Sejarah panjang program KB yang berakhir dengan diserahkannya sebagian kewenangan BKKBN kepada pemerintah daerah sangat berpengaruh besar terhadap Petugas Lapangan KB yang merupakan bagian dari kewenangan yang diserahkan kepada Pemerintah Daerah.
Keberhasilan program KB di skala Nasional tidak terjadi dengan sendirinya melainkan ada peran penting dari Petugas Lapangan KB yang menjadi ujung tombak pelaksanaan program di lini lapangan. Adanya perubahan BKKBN berdasar Keppres nomor 103 Tahun 2011 yang menjadi landasan hukum penyerahan kewenangan BKKBN ke Pemerintah Daerah, diikuti dengan terbitnya surat keputusan Menteri Pendayagunaan Aparatur Negara RI nomor KEP/120/M.PAN/9/2004 tanggal 2 September 2004 tentang Jabatan Fungsional Penyuluh Keluarga Berencana dan Angka Kredit-nya. Tugas pokok dan fungsi Petugas Lapangan Keluarga Berencana walaupun sudah menjadi pegawai di lingkungan Pemerintah Daerah mengacu pada SK Kepmenpan tahun 2004 ini.
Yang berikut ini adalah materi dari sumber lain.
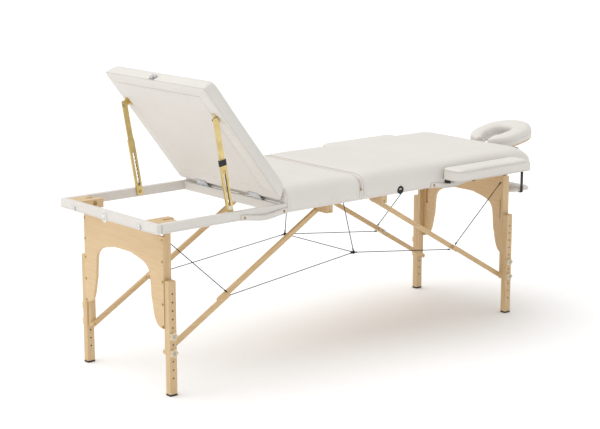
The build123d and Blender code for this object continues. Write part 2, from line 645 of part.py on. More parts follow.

Namun terbitnya UU Nomor 52 tahun 2009 yang diikuti dengan terbitnya Peraturan Presiden Nomor 62 tahun 2010 yang mengubah nomeklatur BKKBN dari Badan Koordinasi Keluarga Berencana Nasional menjadi Badan Kependudukan dan Keluarga Berencana Nasional menjadi landasan fundamental perlunya dilakukan penyempurnaan Surat Keputusan Menpan nomor KEP/120/M.PAN/9/2004 tersebut. Bukan hanya nomenklatur yang berubah melainkan beberapa tugas pokok dan fungsi Badan Kependudukan dan Keluarga Berencana mengalami penyempurnaan sehingga hal ini juga mengharuskan adanya perubahan tugas pokok dan fungsi petugas lapangan KB di Indonesia. Payung hukum kinerja petugas lapangan KB adalah Kementerian Pendayagunaan Aparatur Negara.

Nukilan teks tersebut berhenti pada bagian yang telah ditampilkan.